* Aim *
Show all lines from the listing below that contain "slide".

* Supplied information *
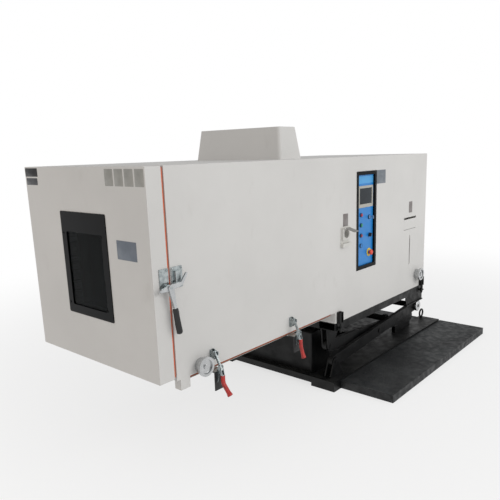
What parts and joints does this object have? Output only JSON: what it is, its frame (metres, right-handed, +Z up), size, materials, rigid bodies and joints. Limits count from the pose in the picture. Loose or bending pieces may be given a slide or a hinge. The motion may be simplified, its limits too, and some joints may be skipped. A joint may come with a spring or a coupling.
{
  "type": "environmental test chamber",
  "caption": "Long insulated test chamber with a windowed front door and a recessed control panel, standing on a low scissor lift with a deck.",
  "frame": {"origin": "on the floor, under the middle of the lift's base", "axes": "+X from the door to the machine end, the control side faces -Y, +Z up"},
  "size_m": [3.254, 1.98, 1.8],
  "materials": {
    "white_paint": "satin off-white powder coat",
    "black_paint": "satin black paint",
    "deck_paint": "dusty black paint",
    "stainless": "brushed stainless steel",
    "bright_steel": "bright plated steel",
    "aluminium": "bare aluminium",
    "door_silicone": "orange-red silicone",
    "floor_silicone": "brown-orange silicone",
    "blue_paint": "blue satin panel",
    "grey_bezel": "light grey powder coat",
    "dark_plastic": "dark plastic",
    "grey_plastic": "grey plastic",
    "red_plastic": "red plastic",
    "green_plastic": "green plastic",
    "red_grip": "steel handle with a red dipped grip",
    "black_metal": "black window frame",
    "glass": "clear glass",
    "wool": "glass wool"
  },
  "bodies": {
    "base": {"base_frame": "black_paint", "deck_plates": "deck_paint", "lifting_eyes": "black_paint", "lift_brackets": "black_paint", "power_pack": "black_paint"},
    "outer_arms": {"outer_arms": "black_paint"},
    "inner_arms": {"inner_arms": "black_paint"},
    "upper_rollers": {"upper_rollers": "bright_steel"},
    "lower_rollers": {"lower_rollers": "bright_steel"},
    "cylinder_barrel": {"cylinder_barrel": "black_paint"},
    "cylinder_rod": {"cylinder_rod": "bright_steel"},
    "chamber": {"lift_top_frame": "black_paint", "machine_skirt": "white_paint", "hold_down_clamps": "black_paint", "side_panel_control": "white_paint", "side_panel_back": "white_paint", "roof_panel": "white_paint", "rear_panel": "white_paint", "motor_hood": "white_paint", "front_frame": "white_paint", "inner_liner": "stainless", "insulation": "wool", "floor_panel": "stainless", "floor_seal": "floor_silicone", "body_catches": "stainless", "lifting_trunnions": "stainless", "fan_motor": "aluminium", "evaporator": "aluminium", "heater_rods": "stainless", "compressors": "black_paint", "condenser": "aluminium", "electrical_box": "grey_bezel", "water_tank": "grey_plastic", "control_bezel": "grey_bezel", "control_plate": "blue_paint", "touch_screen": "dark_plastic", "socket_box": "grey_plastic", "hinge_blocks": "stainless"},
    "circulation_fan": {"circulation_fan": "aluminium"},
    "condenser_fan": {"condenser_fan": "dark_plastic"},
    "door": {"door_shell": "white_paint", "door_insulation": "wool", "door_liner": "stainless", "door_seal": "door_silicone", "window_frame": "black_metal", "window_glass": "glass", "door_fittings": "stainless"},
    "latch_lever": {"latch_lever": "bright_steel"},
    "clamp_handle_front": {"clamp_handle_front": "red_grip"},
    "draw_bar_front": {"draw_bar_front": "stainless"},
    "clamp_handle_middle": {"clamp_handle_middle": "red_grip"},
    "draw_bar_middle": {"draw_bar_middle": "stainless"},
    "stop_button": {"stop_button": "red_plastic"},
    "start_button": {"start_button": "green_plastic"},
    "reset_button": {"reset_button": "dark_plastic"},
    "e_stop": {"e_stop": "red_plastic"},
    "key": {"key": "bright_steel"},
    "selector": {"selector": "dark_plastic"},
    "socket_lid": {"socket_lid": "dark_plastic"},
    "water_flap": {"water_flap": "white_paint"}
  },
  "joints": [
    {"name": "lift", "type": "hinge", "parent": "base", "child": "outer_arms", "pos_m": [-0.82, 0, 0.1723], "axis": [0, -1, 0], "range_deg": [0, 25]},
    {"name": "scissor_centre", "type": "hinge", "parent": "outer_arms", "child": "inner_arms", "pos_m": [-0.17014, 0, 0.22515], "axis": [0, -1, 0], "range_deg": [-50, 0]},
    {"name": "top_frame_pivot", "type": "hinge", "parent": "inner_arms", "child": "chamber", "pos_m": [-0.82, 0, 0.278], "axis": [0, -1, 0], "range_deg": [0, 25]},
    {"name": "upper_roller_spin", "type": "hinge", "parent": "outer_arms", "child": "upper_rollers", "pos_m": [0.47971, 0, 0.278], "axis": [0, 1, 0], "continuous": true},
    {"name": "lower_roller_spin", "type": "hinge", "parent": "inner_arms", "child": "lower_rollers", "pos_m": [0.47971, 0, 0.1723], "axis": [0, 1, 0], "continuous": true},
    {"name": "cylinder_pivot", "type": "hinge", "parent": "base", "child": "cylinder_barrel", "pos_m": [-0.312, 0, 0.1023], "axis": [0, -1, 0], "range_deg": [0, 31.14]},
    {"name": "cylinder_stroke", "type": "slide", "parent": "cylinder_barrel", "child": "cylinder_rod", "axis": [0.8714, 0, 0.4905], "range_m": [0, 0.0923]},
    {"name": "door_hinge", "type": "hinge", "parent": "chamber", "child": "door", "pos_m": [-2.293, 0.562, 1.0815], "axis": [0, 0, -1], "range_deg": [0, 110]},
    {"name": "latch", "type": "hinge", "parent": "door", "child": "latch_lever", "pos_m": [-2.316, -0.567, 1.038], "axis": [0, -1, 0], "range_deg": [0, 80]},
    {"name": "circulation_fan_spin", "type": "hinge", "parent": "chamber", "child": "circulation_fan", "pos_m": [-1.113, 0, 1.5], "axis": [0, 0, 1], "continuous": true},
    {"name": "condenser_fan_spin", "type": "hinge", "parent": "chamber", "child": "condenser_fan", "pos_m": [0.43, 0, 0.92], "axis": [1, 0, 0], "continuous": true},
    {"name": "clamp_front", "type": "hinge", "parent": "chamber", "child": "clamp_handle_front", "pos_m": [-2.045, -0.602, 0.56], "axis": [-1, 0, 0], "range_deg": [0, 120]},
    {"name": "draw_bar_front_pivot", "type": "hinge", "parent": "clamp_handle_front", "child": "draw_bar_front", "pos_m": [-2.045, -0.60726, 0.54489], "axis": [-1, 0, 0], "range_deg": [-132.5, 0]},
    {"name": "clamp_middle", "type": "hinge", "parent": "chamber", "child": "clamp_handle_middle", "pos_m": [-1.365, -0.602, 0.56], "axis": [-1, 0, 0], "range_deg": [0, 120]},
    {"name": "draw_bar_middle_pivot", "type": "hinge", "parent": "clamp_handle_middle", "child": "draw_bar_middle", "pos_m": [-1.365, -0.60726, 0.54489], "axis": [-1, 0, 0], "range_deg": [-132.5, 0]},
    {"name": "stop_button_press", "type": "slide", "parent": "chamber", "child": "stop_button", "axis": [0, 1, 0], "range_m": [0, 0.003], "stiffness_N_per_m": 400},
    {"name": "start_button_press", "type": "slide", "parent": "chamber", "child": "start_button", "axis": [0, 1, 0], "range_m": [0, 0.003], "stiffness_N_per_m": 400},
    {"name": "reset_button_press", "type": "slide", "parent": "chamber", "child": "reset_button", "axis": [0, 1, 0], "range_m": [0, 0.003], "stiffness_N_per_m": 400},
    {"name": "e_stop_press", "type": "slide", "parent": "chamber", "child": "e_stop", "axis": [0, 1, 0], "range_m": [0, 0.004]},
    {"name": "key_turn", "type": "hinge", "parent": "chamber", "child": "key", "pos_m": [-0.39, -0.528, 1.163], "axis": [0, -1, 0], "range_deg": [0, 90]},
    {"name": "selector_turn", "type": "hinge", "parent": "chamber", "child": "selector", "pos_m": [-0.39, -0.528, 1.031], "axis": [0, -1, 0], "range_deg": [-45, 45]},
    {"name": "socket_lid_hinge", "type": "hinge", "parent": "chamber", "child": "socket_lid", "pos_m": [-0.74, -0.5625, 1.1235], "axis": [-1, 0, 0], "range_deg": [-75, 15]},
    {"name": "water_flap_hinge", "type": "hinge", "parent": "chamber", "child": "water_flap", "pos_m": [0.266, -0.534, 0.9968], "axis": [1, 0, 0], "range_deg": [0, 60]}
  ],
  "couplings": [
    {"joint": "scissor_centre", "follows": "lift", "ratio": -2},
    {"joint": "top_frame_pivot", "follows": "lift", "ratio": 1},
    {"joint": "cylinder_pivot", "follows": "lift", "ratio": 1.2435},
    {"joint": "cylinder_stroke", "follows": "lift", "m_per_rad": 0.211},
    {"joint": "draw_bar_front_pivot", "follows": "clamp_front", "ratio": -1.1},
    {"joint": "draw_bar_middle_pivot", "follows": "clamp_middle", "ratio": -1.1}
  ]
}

* Output of the task *
What parts and joints does this object have? Output only JSON: what it is, its frame (metres, right-handed, +Z up), size, materials, rigid bodies and joints. Limits count from the pose in the picture. Loose or bending pieces may be given a slide or a hinge. The motion may be simplified, its limits too, and some joints may be skipped. A joint may come with a spring or a coupling.
    {"name": "cylinder_stroke", "type": "slide", "parent": "cylinder_barrel", "child": "cylinder_rod", "axis": [0.8714, 0, 0.4905], "range_m": [0, 0.0923]},
    {"name": "stop_button_press", "type": "slide", "parent": "chamber", "child": "stop_button", "axis": [0, 1, 0], "range_m": [0, 0.003], "stiffness_N_per_m": 400},
    {"name": "start_button_press", "type": "slide", "parent": "chamber", "child": "start_button", "axis": [0, 1, 0], "range_m": [0, 0.003], "stiffness_N_per_m": 400},
    {"name": "reset_button_press", "type": "slide", "parent": "chamber", "child": "reset_button", "axis": [0, 1, 0], "range_m": [0, 0.003], "stiffness_N_per_m": 400},
    {"name": "e_stop_press", "type": "slide", "parent": "chamber", "child": "e_stop", "axis": [0, 1, 0], "range_m": [0, 0.004]},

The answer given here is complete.